# Social Security Payements



## moggy666 (Jul 7, 2010)

Hi,

We are looking to retire to Portugal next spring and have a question regarding the dreaded issue of Income Tax. 

We are going to live in Portugal permanently as residents.

We are in our early 40’s :clap2: and have no children. We will be living on a non-taxable medical pension of €750 per month plus a taxable company pension of €800 per month.

I have paid UK income tax for 26 years and the wife for 28 years. We have got a UK state pension forecast, which isn’t far of the full amount.

My company pension will still be paid and taxed in the UK. 

As Portugal has a tax agreement with the UK I am happy that I will only pay income tax in the UK but I am not sure about the requirement for social security.
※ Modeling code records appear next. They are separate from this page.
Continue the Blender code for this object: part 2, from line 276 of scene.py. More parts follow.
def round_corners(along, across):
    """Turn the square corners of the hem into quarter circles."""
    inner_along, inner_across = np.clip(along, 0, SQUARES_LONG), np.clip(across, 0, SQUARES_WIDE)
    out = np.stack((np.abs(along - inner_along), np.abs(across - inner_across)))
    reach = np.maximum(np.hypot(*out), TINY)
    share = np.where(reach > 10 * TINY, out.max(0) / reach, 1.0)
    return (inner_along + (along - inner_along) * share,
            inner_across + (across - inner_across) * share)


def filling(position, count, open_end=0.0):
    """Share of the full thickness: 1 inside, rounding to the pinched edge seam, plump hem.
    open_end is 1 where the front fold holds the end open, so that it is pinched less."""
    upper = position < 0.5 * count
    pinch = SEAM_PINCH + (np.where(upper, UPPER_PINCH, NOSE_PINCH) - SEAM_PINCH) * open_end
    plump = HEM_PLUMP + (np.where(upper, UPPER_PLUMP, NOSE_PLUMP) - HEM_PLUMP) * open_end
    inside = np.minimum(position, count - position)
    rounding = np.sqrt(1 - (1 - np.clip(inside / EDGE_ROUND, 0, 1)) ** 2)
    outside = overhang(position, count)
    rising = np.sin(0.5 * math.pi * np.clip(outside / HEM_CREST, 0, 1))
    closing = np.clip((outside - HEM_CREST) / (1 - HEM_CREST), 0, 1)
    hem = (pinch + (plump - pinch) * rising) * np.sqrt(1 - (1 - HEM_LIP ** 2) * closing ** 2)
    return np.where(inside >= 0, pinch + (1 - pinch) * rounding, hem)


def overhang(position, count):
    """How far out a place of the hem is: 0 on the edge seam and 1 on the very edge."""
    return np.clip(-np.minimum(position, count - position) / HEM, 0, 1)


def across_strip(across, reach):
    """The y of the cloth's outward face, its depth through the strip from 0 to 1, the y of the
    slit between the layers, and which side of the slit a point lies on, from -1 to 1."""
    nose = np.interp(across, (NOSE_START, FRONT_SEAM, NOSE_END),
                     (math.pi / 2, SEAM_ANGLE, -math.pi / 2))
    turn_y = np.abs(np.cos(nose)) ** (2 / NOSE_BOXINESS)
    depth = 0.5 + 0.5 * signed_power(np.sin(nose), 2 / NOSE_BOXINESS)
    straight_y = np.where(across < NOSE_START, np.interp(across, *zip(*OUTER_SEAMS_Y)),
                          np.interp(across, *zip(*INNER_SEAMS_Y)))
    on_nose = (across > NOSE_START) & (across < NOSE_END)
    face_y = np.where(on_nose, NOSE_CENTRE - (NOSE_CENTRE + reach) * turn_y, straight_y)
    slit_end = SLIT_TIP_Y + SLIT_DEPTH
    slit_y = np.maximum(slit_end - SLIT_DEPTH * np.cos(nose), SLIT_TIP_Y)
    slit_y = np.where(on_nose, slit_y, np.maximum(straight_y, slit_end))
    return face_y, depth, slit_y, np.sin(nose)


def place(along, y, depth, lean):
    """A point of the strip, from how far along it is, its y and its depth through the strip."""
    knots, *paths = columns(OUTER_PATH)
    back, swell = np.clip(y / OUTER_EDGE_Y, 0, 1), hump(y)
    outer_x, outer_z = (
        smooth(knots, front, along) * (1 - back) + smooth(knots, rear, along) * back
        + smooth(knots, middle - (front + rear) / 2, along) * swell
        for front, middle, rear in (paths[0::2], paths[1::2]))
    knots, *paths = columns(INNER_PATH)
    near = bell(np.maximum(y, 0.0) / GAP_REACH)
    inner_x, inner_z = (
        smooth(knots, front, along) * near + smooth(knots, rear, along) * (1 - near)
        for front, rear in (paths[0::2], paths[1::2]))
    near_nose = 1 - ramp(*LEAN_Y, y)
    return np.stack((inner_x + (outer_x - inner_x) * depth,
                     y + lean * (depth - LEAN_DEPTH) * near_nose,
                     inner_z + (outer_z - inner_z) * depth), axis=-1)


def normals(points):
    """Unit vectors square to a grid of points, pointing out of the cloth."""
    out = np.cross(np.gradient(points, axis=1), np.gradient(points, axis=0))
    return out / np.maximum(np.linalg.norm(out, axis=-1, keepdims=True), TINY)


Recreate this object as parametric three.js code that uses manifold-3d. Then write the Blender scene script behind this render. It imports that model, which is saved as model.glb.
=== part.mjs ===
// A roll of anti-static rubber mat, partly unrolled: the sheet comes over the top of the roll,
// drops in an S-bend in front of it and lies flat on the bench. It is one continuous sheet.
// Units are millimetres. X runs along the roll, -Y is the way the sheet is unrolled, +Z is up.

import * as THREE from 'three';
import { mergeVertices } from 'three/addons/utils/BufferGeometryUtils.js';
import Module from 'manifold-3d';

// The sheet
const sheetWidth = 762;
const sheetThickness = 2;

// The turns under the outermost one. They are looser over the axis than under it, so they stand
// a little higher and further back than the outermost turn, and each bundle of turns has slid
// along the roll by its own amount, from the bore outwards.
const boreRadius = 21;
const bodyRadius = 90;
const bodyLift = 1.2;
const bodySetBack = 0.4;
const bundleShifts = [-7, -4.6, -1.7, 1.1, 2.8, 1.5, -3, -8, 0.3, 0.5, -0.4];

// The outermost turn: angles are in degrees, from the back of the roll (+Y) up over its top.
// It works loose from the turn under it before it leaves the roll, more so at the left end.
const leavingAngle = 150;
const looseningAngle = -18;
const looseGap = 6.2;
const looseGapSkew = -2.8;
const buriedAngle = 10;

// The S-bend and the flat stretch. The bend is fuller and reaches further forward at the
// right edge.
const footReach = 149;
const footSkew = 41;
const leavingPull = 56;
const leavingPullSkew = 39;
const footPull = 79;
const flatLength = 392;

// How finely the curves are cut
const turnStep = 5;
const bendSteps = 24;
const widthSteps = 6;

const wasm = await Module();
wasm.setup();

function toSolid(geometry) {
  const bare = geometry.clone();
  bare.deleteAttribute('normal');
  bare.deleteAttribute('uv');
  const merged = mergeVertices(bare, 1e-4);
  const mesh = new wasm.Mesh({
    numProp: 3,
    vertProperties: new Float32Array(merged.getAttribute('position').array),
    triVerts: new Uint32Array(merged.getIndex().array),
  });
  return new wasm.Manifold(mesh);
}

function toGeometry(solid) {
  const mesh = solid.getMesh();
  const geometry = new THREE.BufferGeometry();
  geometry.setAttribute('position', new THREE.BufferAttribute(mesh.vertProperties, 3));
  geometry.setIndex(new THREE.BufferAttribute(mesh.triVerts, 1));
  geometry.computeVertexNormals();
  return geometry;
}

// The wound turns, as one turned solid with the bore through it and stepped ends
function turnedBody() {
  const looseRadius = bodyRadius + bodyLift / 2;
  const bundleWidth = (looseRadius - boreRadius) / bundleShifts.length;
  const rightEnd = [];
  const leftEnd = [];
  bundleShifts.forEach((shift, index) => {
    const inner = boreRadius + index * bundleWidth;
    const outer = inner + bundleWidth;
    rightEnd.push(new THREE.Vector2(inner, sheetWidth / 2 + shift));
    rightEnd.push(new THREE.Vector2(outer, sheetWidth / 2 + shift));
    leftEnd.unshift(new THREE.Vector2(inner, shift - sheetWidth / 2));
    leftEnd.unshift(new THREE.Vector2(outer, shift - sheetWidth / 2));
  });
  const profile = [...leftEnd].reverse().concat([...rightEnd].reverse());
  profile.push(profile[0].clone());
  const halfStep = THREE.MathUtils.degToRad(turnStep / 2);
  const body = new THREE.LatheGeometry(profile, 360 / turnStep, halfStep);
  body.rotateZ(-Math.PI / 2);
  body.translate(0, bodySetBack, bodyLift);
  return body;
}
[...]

Can anyone tell me if we will have to pay into the Portuguese social security system, as we are not of retirement age, and if so at what percentage?

lane:


----------



## canoeman (Mar 3, 2011)

Tax on UK pension you can opt to have it taxed in Portugal rather than UK, you should check that the medical pension would not be taxed here, as Residents you are required to file a tax return in Portugal and declare your UK income (pensions) and tax paid, you would not be taxed on same income twice if you opted to pay tax in UK.

The UK will fund up to 2.5 years contributions into the Portuguese Social Security system, there is a provision for making voluntary contributions to the S/S here, but I've never been able to find out what or how much is required.
I would suggest you contact them direct and let us all know Segurana Social


----------